To join a horses neck to a human head,

Use feathers of all kinds as overlay

And form the body in so strange a way

That while each member was a curio

And a crude fish supplied the tail below

The tender look appearing on the face

Belonged to a young girl of charm and grace,

If you, my friends, were summoned by this hack,

To come and see, could you keep your laughter back?51


Alberti was one of the earliest Renaissance art theorists to write about the concept, stating that every depicted person in a painting must display themselves through appropriate gestures, physique and expression.52 Leonardo writes; ‘One must express the actions of men according to their age and dignity, and vary them according to their sex, that is, male and female.’53 Certainly it would be indecorous for an artist to paint a far from ideal Venus, or an aged and limping Zeus. The artist must know something of the figure he is depicting to be able to make everything suitable to him.54 Decorum was important even in each separate area of the body.55 Whilst the rules of decorum gave great weight to sticking to the truth of depicted stories, they did evolve over the sixteenth and seventeenth centuries. Truth was certainly tampered with to fit into accordance with the decorum of the Counter-Reformation, seen most prominently in the draped nudes of images of the Last Judgment.56 This period did however, see a surge in truthful depictions of suffering.

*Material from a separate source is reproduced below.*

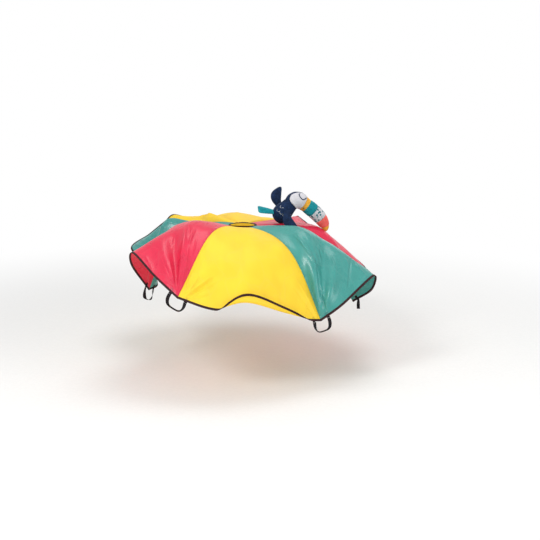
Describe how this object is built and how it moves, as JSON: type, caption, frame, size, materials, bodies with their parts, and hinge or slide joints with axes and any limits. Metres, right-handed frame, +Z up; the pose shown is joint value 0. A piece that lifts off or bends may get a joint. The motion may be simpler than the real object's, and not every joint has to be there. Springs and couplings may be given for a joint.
{
  "type": "play parachute",
  "caption": "Round play parachute of coloured cloth gores with a bound vent and rim, webbing hand loops at the seams, and a stuffed toucan tossed on it.",
  "frame": {"origin": "middle of the six rim corners, at the seams, where the players hold the cloth up", "axes": "+Z up, +Y away from the front of the picture, along the canopy's longest extent, +X to the right of the picture"},
  "size_m": [1.5175, 1.6126, 0.7368],
  "materials": {
    "cloth_yellow": "thin shiny nylon",
    "cloth_teal": "thin shiny nylon",
    "cloth_red": "thin shiny nylon",
    "binding_tape": "woven tape",
    "webbing_black": "woven webbing",
    "velour_navy": "short plush",
    "velour_teal": "short plush",
    "velour_white": "short plush",
    "velour_ochre": "short plush",
    "velour_coral": "short plush"
  },
  "bodies": {
    "canopy": {"panel_front": "cloth_yellow", "panel_front_right": "cloth_teal", "panel_back_right": "cloth_red", "panel_back": "cloth_yellow", "panel_back_left": "cloth_teal", "panel_front_left": "cloth_red", "rim_binding": "binding_tape", "vent_binding": "binding_tape", "strap_end_front_left_a": "webbing_black", "strap_end_front_left_b": "webbing_black", "strap_end_front_right_a": "webbing_black", "strap_end_front_right_b": "webbing_black", "strap_end_right_a": "webbing_black", "strap_end_right_b": "webbing_black", "strap_end_back_right_a": "webbing_black", "strap_end_back_right_b": "webbing_black", "strap_end_back_left_a": "webbing_black", "strap_end_back_left_b": "webbing_black", "strap_end_left_a": "webbing_black", "strap_end_left_b": "webbing_black"},
    "handle_front_left": {"handle_front_left": "webbing_black"},
    "handle_front_right": {"handle_front_right": "webbing_black"},
    "handle_right": {"handle_right": "webbing_black"},
    "handle_back_right": {"handle_back_right": "webbing_black"},
    "handle_back_left": {"handle_back_left": "webbing_black"},
    "handle_left": {"handle_left": "webbing_black"},
    "toucan": {"toucan_body": "velour_navy", "toucan_head": "velour_navy", "toucan_face_left": "velour_white", "toucan_face_right": "velour_white", "toucan_beak_base": "velour_ochre", "toucan_beak_second": "velour_teal", "toucan_beak_spotted": "velour_white", "toucan_beak_fourth": "velour_coral", "toucan_beak_tip": "velour_ochre", "toucan_tail": "velour_teal", "toucan_foot_left": "velour_ochre", "toucan_foot_right": "velour_ochre"},
    "toucan_wing_left": {"toucan_wing_left": "velour_navy"},
    "toucan_wing_right": {"toucan_wing_right": "velour_navy"}
  },
  "joints": [
    {"name": "handle_front_left_swing", "type": "hinge", "parent": "canopy", "child": "handle_front_left", "pos_m": [-0.3686, -0.76951, 0.0248], "axis": [0.8282, -0.3736, -0.4177], "range_deg": [-150, 40]},
    {"name": "handle_front_right_swing", "type": "hinge", "parent": "canopy", "child": "handle_front_right", "pos_m": [0.44368, -0.57459, -0.15339], "axis": [0.911, 0.341, 0.2321], "range_deg": [-125, 65]},
    {"name": "handle_right_swing", "type": "hinge", "parent": "canopy", "child": "handle_right", "pos_m": [0.708, -0.04684, -0.15495], "axis": [0.0742, 0.9628, 0.2598], "range_deg": [-115, 55]},
    {"name": "handle_back_right_swing", "type": "hinge", "parent": "canopy", "child": "handle_back_right", "pos_m": [0.36649, 0.75543, 0.19259], "axis": [-0.8951, 0.4365, 0.0907], "range_deg": [-150, 15]},
    {"name": "handle_back_left_swing", "type": "hinge", "parent": "canopy", "child": "handle_back_left", "pos_m": [-0.52887, 0.64738, 0.20749], "axis": [-0.6843, -0.4701, -0.5575], "range_deg": [-150, 5]},
    {"name": "handle_left_swing", "type": "hinge", "parent": "canopy", "child": "handle_left", "pos_m": [-0.58193, -0.07063, -0.09181], "axis": [-0.3887, -0.8503, 0.3549], "range_deg": [-105, 80]},
    {"name": "toucan_toss", "type": "slide", "parent": "canopy", "child": "toucan", "axis": [0.5, 0, 0.866], "range_m": [0, 0.6]},
    {"name": "toucan_wing_left_flap", "type": "hinge", "parent": "toucan", "child": "toucan_wing_left", "pos_m": [0.22633, 0.06734, 0.38843], "axis": [0.9464, 0.3075, 0.0993], "range_deg": [-100, 28]},
    {"name": "toucan_wing_right_flap", "type": "hinge", "parent": "toucan", "child": "toucan_wing_right", "pos_m": [0.26123, -0.04006, 0.38843], "axis": [0.9464, 0.3075, 0.0993], "range_deg": [-138, 8]}
  ]
}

In the representations of martyrdoms or the sufferings of Christ and the saints Gilio da Fabriano wrote of the importance of depicting the story’s full grimness and horror.57 If not all nudes were idealised it seems they were all typified; bound within the contexts of their story. I would have to agree with R. W. Lee that the concept of decorum does not encourage artistic creativity. When painters were taught to observe the rules, they were not following the variety of human action and expression, but rather the reductive and formalised patterns that a person of good taste would accept as appropriate.58 These patterns had evolved from classical antiquity and remained prominent in every phase of the artistic process, from preliminary sketch to finished piece.